いろいろな情報があふれています

 これまでこのコラムでもときに触れてきましたが、テレビや週刊誌を通じてさまざまな健康法や代替医療に関する情報があふれています。そのうえさらに最近は、インターネットというある種「野放し」の場が玉石混交の情報を発信するようになっています。

 医師が行う医療以外のものを「代替医療」とおおざっぱにここではいっておきますが、このような代替医療に頼ろうとする人たちがあとを立たないのは、私たち医師にも問題と責任があることは当然です。しかし、医療にかかわらず、耳ざわりのいい言葉には気をつけなければなりません。残念ですが、現実にはそんなに「いいことばかり」があるわけではありますまい。

 そのうえしばしば困ったことに、医師である立場の人が一種の代替医療的な治療法をおこなっている例もあとをたちません。もちろん、保険診療以外のものがすべて危ないということはありませんが、「藁をも掴みたい」くらいに困っている患者さんの「弱みにつけこんで」いるのではないか、あるいは、単に名前を売りたい、金を儲けたいという動機で裏づけのない治療を売り物にしていたりする人がいます。

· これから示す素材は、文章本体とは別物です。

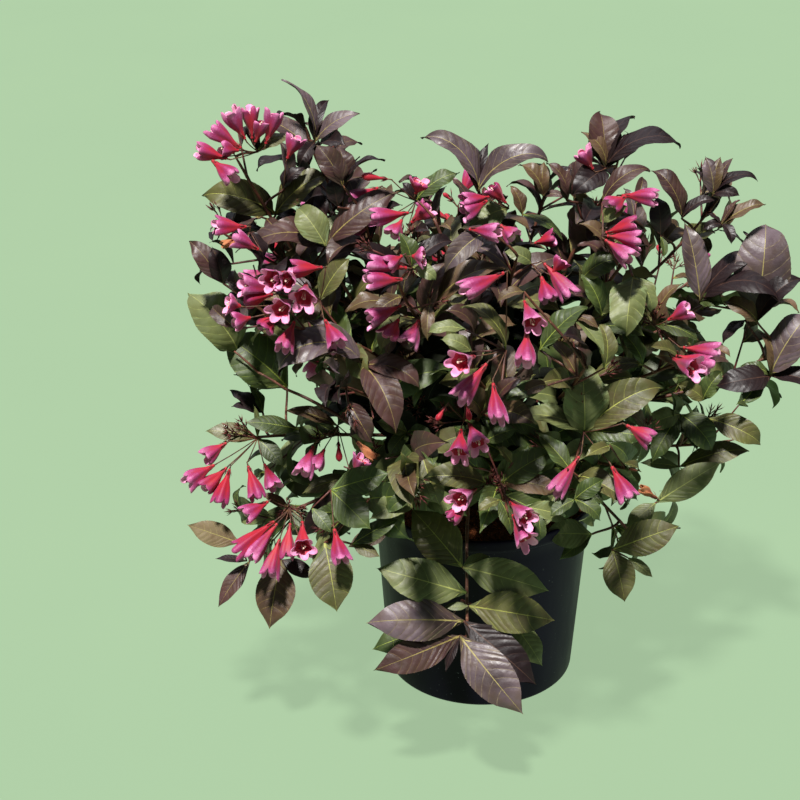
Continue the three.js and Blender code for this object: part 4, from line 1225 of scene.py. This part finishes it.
def join_to_shoot(node):
    """A twig from the nearest shoot to a sprig's node."""
    best = None
    for curve in [shoot["curve"] for shoot in shoots] + boughs:
        gaps = np.linalg.norm(curve.points - node, axis=1) + 0.5 * np.maximum(0, curve.points[:, 2] - node[2])
        k = int(np.argmin(gaps))
        if best is None or gaps[k] < best[0]:
            best = (gaps[k], curve.points[k], curve.tangents[k])
    gap, start, tangent = best
    if gap < 3:
        return
    straight = unit(node - start)
    curve = Curve(start, unit(tangent * 0.6 + straight), node, unit(straight + TOWARD * 0.3))
    points = slice(0, None, 6)
    radii = mix(1.5, 1.1, np.linspace(0, 1, len(curve.points[points])))
    tube(curve.points[points], curve.tangents[points], curve.across[points], radii, 6, twigs, TWIG_OLD)
    stems_room.put(list(curve.points[6::6]))


IN_FRONT = 8  # how much nearer to the front than its shoot a sprig's node lies
FRONT_COUNTS = 0.1  # how many pixels a shoot may lie further off for each millimetre nearer to the front
HEAD_FORWARD, FLOWER_FORWARD, FACING_FROM = 0.5, 0.25, 0.5
LEAF_WIDTH = 0.46
# leaves as wide as they were read looked too wide in the render, and dark ones more so
READ_WIDE, READ_WIDE_DARK = 0.96, 0.88
DARK_LEAVES = ("plum", "lilac", "dark", "bronze")


def depth_on(node, on):
    """How deep a sprig's node lies on the shoot that is named."""
    points = [p for shoot in shoots if shoot["name"].endswith(on) for p in shoot["curve"].points[::2]]

    def away(point):
        across, down = pixel_of(point)
        return math.hypot(across - node[0], down - node[1]) + FRONT_COUNTS * point[1]

    return min(points, key=away)[1] - IN_FRONT


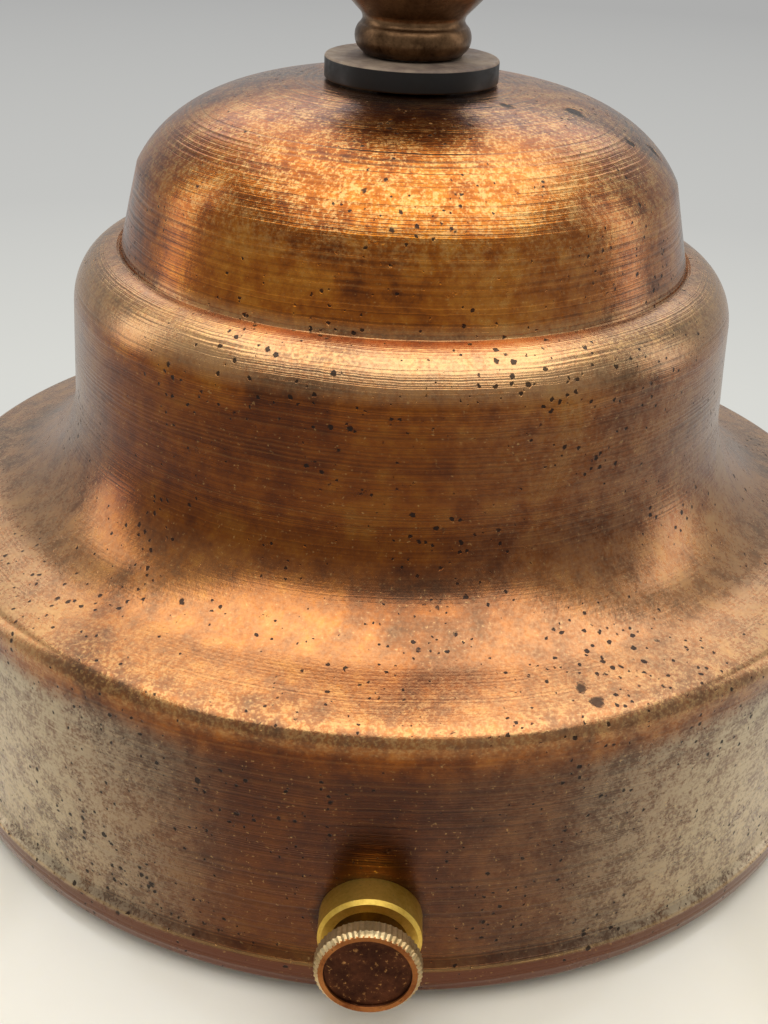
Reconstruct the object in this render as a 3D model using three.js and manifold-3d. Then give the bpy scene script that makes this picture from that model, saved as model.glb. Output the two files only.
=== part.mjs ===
// Pendant light: a stepped spun-copper gallery that clamps an opal glass shade with three thumbscrews,
// hung from a turned coupling and a loop. Millimetres, +Z up. The lamp stands on the shade's rim,
// so the origin is the centre of that rim and the axis of every turned piece is Z.

import * as THREE from "three";
import { mergeVertices } from "three/addons/utils/BufferGeometryUtils.js";
import Module from "manifold-3d";

const wasm = await Module();
wasm.setup();

// ---------------------------------------------------------------------------------------------
// Driving dimensions
// ---------------------------------------------------------------------------------------------

const GAP = 0.3; // clearance between pieces that touch

const shade = {
  rimRadius: 125, // outside, at the open foot
  height: 110, // foot to the gallery's rim
  wall: 4,
  neckRadius: 64.3,
  neckHeight: 22, // above the gallery's rim, up to the lip
  lipHeight: 4,
  lipStand: 1.9, // how far the lip stands out of the neck
  lipClearance: 0.9, // between the lip and the inside of the gallery's band
  sideTaper: 3, // how much narrower the haunch is than the foot
  shoulderSlope: 16, // degrees below level
  shoulderDrop: 0.9, // where neck and shoulder lines cross, below the gallery's rim
  neckFillet: 5,
  haunchFillet: 38,
};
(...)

 いま医療の世界では、「情報の公開」「病気や治療についての正しい説明」「患者さんの自己決定」という大きな流れが定着しつつあります。このことは「ひとつしかない自分の健康・命は自分で守る」という患者さんの要求が、閉鎖的な医療界を動かしている結果だろうと思います。

 だからなおのこと、代替医療や健康法にも「性格な情報を得て公正な説明を受けたうえで自分の責任で選択する」という姿勢が求められるはずです。

 「専門家に任せておけ、シロウトは口だしするな」的な場面に出会ったら、その相手が医師であれ代替医療家であれ詐欺師であれ、とりあえず眉に唾をつけてみるのが自分の身を守る方法であると、私は思うのですが、さて。